I noticed a fellow blogger tried desperately to categorize emo music in three paragraphs, this is not a good idea. Emo is difficult, its hard to understand. With all the bullshit press and hype around emo bands these days, its hard to really know when anything began or (in most peoples opinion) ended. Sure, you can say that Weezer’s “Pinkerton” is the most defining emo album of the nineties, and once you drink your cherry coke and sit back and agree that Rolling Stone is still relevant, you can bob your head to the new Death Cab for Cutie album on mtv’s “leak”

For my money the most defining moment in emo (or as civilized people refer to it, MUSIC) is Jawbreaker’s Bivouac, which through countless hours of research i have determined to be the greatest record ever released.

But this isn’t about a defining moment in music.

This about when music was literally destroyed and rebuilt.

Indian Summer. The name alone makes fans of obscure music cream there collective jeans, and for a damn good reason. Indian Summer was together for a very short time, by some accounts a year, by others closer to two. They released a couple splits and had a few songs on compilations, all of which were gathered on the Future records release as a discography. This album is amazing and all, and displays a great time in underground music when people didn’t give shit about getting into trash magazines or getting there single into hot topic, it was about making music for the sake of making music. It wasn’t about pushing boundaries because there wasn’t any to be pushed, and it wasn’t about pleasing an audience, it was about what the audience would walk away with.

Hidden Arithmetic is they live bootleg that lives on snobby collector shelves everywhere. I had heard bits and pieces of it from mp3’s floating around the Internet (they never named songs, thus making Internet searches slightly difficult). This past Christmas i purchased a copy of the vinyl for myself and one for my brother as a present, he was thrilled as was I.

I put it on as a background to clean my house, but i ended up sitting on my couch and listening to the whole thing from start to finish. I had a dirty house, and my mind was blown.

Recorded for a college radio station broadcast at Stanford University, and sometimes called the “Live Blue Universe” bootleg, it is a face melter. From the the first song’s outrageous build, to the point where my knuckles were clenched so tight they had turned white and I twisting with anticipation, ready to scream at my record player “Just let it come!” to the harrowing conclusion of the 12 minute fan titled “Angry Son” this record destroys everything most people think music “should” be. Whispering over single note guitar lines to the all out havoc breaking loose just seconds later, not enough can be said about the dynamics of this record.

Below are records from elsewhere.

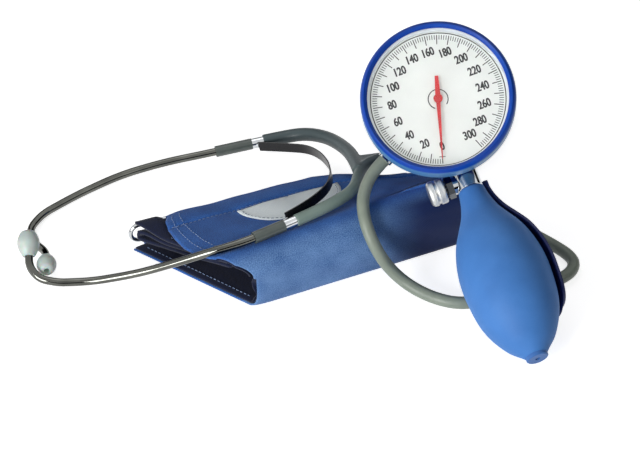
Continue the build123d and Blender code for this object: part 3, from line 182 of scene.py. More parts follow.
def quads(rows, columns):
    """Four corner numbers for each cell of a grid whose points are counted row by row."""
    number = np.arange(rows * columns).reshape(rows, columns)
    return np.stack([number[:-1, :-1], number[:-1, 1:], number[1:, 1:], number[1:, :-1]], -1).reshape(-1, 4)


def grid_mesh(name, points, fill_ends=False):
    """One quad between every four neighbours of a (rows, columns, 3) grid. Points that coincide are merged,
    open ends are filled on request, and the faces are turned outwards."""
    piece = mesh_piece(name, points, quads(*points.shape[:2]))
    work = bmesh.new()
    work.from_mesh(piece.data)
    bmesh.ops.remove_doubles(work, verts=work.verts, dist=2e-6)
    if fill_ends:
        bmesh.ops.holes_fill(work, edges=work.edges, sides=0)
    bmesh.ops.recalc_face_normals(work, faces=work.faces)
    work.to_mesh(piece.data)
    work.free()
    piece.data.shade_smooth()
    return piece


def placed(points, place):
    """Points of any grid, carried by a 4 by 4 matrix."""
    matrix = np.array(place)
    return points @ matrix[:3, :3].T + matrix[:3, 3]


def grid_of(x, y, z):
    """One grid of points from three arrays that may be spread over each other's rows and columns."""
    return np.stack(np.broadcast_arrays(x, y, z), -1)


def revolved(radius, height, turn, place):
    """Columns of radii and heights in millimetres, each carried through the angles round a place's z axis."""
    return placed(grid_of(radius * np.cos(turn), radius * np.sin(turn), height) * MM, place)


def lathe(name, profile, turn, place, fill_ends=False):
    """A piece turned from (radius, height) pairs through the given angles."""
    radius, height = np.array(profile).T[..., None]
    return grid_mesh(name, revolved(radius, height, turn, place), fill_ends)


def join_piece(piece, body, slot, material, *nodes):
    """Names the body that a new piece rides on, its material, and the solids that it stands for. The slot is
    not used.
    """
    piece.data.materials.clear()
    piece.data.materials.append(material)
    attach(piece, body)
    if nodes:
        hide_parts(*nodes)


# %% Where the units stand
def shift(x, y, z):
    """A move in millimetres."""
    return Matrix.Translation((x * MM, y * MM, z * MM))


def turned(degrees, axis):
    """A turn round one axis."""
    return Matrix.Rotation(math.radians(degrees), 4, axis)


# The gauge and the handle meet where the neck enters the case, and each tilts from there. The dial's middle
# lies 38 mm up the gauge from that joint, and its face 14.5 mm in front of it.
joint_place = shift(89.96, -0.741, 56.648) @ turned(50, "X") @ turned(20, "Z") @ turned(-10, "X")
gauge_place = joint_place @ shift(0, 38, 14.5)
handle_place = joint_place @ turned(-15, "X")
cuff_place = shift(-22.9, -55.4, 0) @ turned(24.95, "Z")
# The cuff's underside in plan: the length of its front fold, and the corners of its back edge.
FRONT_LENGTH = 131.6
under_back = np.array([(-43.5, 75.0), (66.0, 66.0), (112.0, 44.0)])
print("dial at", gauge_place.translation, "cuff at", cuff_place.translation)

# %% [markdown]
# ## Air hose and acoustic tube
# Both are soft rubber tubes, 7 mm across. A tube could be a swept mesh, but a curve with a round bevel is one
# smooth piece by itself. It is a NURBS line: its control points pull it along without making it touch them,
# so there are no kinks to round off. The hose leaves the gauge, dips in front of the cuff, passes under the
# bulb and comes back to the cuff's end.

# %% Tube helpers
TUBE_RADIUS = 3.5


def free_tube(name, route, radius=TUBE_RADIUS):
    """A round tube on one NURBS line, through control points in millimetres."""
    curve = bpy.data.curves.new(name, "CURVE")
    curve.dimensions = "3D"
    curve.resolution_u = 10
    curve.bevel_depth = radius * MM
    curve.bevel_resolution = 6
    curve.use_fill_caps = True
    line = curve.splines.new("NURBS")
    line.points.add(len(route) - 1)
    for point, (x, y, z) in zip(line.points, route):
        point.co = (x * MM, y * MM, z * MM, 1)
    line.order_u = 3
    line.use_endpoint_u = True
    return linked(name, curve)


def point_in(place, x, y, z):
    return tuple((place @ (Vector((x, y, z)) * MM)) / MM)


def beyond(start, end, *reaches):
    """Points past the end of a straight stretch and in line with it, at given distances."""
    way = np.subtract(end, start)
    way = way / np.linalg.norm(way)
    return [tuple(end + way * reach) for reach in reaches]


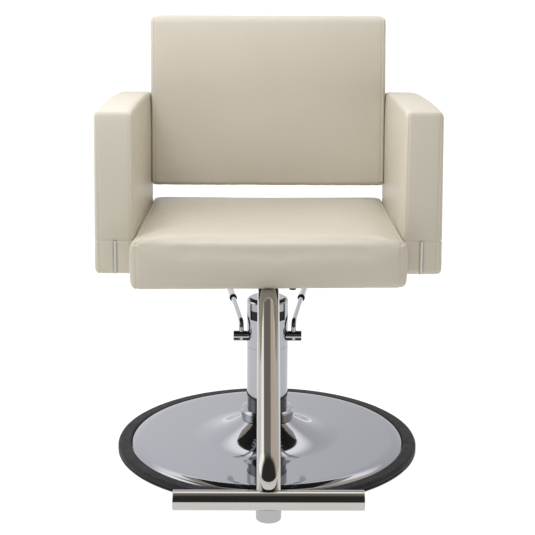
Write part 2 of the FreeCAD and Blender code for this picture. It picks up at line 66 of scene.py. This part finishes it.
FLOOR_RADIUS = 60.0
FLOOR_GLOW = 0.88
CEILING = (0.26, 0.24, 0.22)
FRONT_ROOM = (0.045, 0.045, 0.045)
RIGHT_WALL = (0.82, 0.73, 0.62)
LEFT_WALL = (1.9, 1.88, 1.82)
BACK_WALL = (1.0, 1.01, 1.04)
BACK_WALL_RIGHT = (0.78, 0.78, 0.80)
BACK_SOFTBOX = (1.7, 1.7, 1.72)

SETTLING_FRAMES = 20


# ---------------------------------------------------------------- stage, light and camera

def make_camera():
    """In front of the chair, a little above the arms, looking down."""
    camera = bpy.data.objects.new("camera", bpy.data.cameras.new("camera"))
    camera.location = CAMERA_PLACE
    camera.rotation_euler = Euler([math.radians(angle) for angle in CAMERA_TURN_DEG])
    camera.data.sensor_width = 36.0
    camera.data.lens = CAMERA_LENS
    camera.data.shift_y = CAMERA_SHIFT_Y
    bpy.context.scene.collection.objects.link(camera)
    bpy.context.scene.camera = camera


def area_light(name, place, size, power, color):
    """A rectangular lamp, turned towards the seat and unseen in the chrome and by the camera."""
    data = bpy.data.lights.new(name, "AREA")
    data.shape = "RECTANGLE"
    data.size, data.size_y = size
    data.energy = power
    data.color = color
    lamp = bpy.data.objects.new(name, data)
    lamp.location = place
    lamp.rotation_euler = (Vector(LAMP_AIM) - Vector(place)).to_track_quat("-Z", "Y").to_euler()
    lamp.visible_glossy = False
    lamp.visible_camera = False
    bpy.context.scene.collection.objects.link(lamp)


def make_lights():
    """Soft light from above for the upholstery; the chrome sees the studio instead."""
    for lamp in LAMPS:
        area_light(*lamp)


def make_world():
    """What the chrome reflects: dim ceiling, dark room in front, white walls behind and left,
    a warm wall on the right. The panels are laid over each other in the order below."""
    world = bpy.data.worlds.new("studio")
    bpy.context.scene.world = world
    world.use_nodes = True
    tree = world.node_tree
    tree.nodes.clear()
    out = tree.nodes.new("ShaderNodeOutputWorld")
    background = tree.nodes.new("ShaderNodeBackground")
    coords = tree.nodes.new("ShaderNodeTexCoord")
    split = tree.nodes.new("ShaderNodeSeparateXYZ")
    tree.links.new(coords.outputs["Generated"], split.inputs[0])

    def panel(axis, start, end, under, color):
        """Blends a wall's colour over what is under it, as the direction goes from start to end."""
        reach = add(tree, "ShaderNodeMapRange", From_Min=start, From_Max=end)
        reach.interpolation_type = "SMOOTHSTEP"
        tree.links.new(split.outputs[axis], reach.inputs["Value"])
        mix = tree.nodes.new("ShaderNodeMix")
        mix.data_type = "RGBA"
        tree.links.new(reach.outputs[0], mix.inputs["Factor"])
        for socket, value in (("A", under), ("B", color)):
            if isinstance(value, tuple):
                mix.inputs[socket].default_value = (*value, 1)
            else:
                tree.links.new(value, mix.inputs[socket])
        return mix.outputs["Result"]

    seen = panel("X", 0.24, 0.34, CEILING, RIGHT_WALL)
    seen = panel("X", -0.56, -0.68, seen, LEFT_WALL)
    seen = panel("Y", -0.05, -0.45, seen, FRONT_ROOM)
    back = panel("X", -0.15, 0.20, BACK_WALL, BACK_WALL_RIGHT)
    back = panel("Z", 0.55, 0.75, back, BACK_SOFTBOX)
    seen = panel("Y", 0.16, 0.50, seen, back)
    tree.links.new(seen, background.inputs["Color"])
    tree.links.new(background.outputs[0], out.inputs["Surface"])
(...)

Not to mention the haunting Bessy Smith record playing on stage in the background of all this.

The record sleeve provides some information on the mysterious record, Apparently a guitar went through the ceiling at the end of the performance, and sadly only two people “witnessed” this recording. The record itself comes in probably the coolest packaging ever, filled with odd slips of poems and a small story by spoken word artists Eric De Jesus. It sums up this odd Oakland based band that had an infinite amount of influence on the underground music community.

For emo, some people take Pinkerton, I’ll gladly take Indian Summer. I think anyone wanting something different would agree.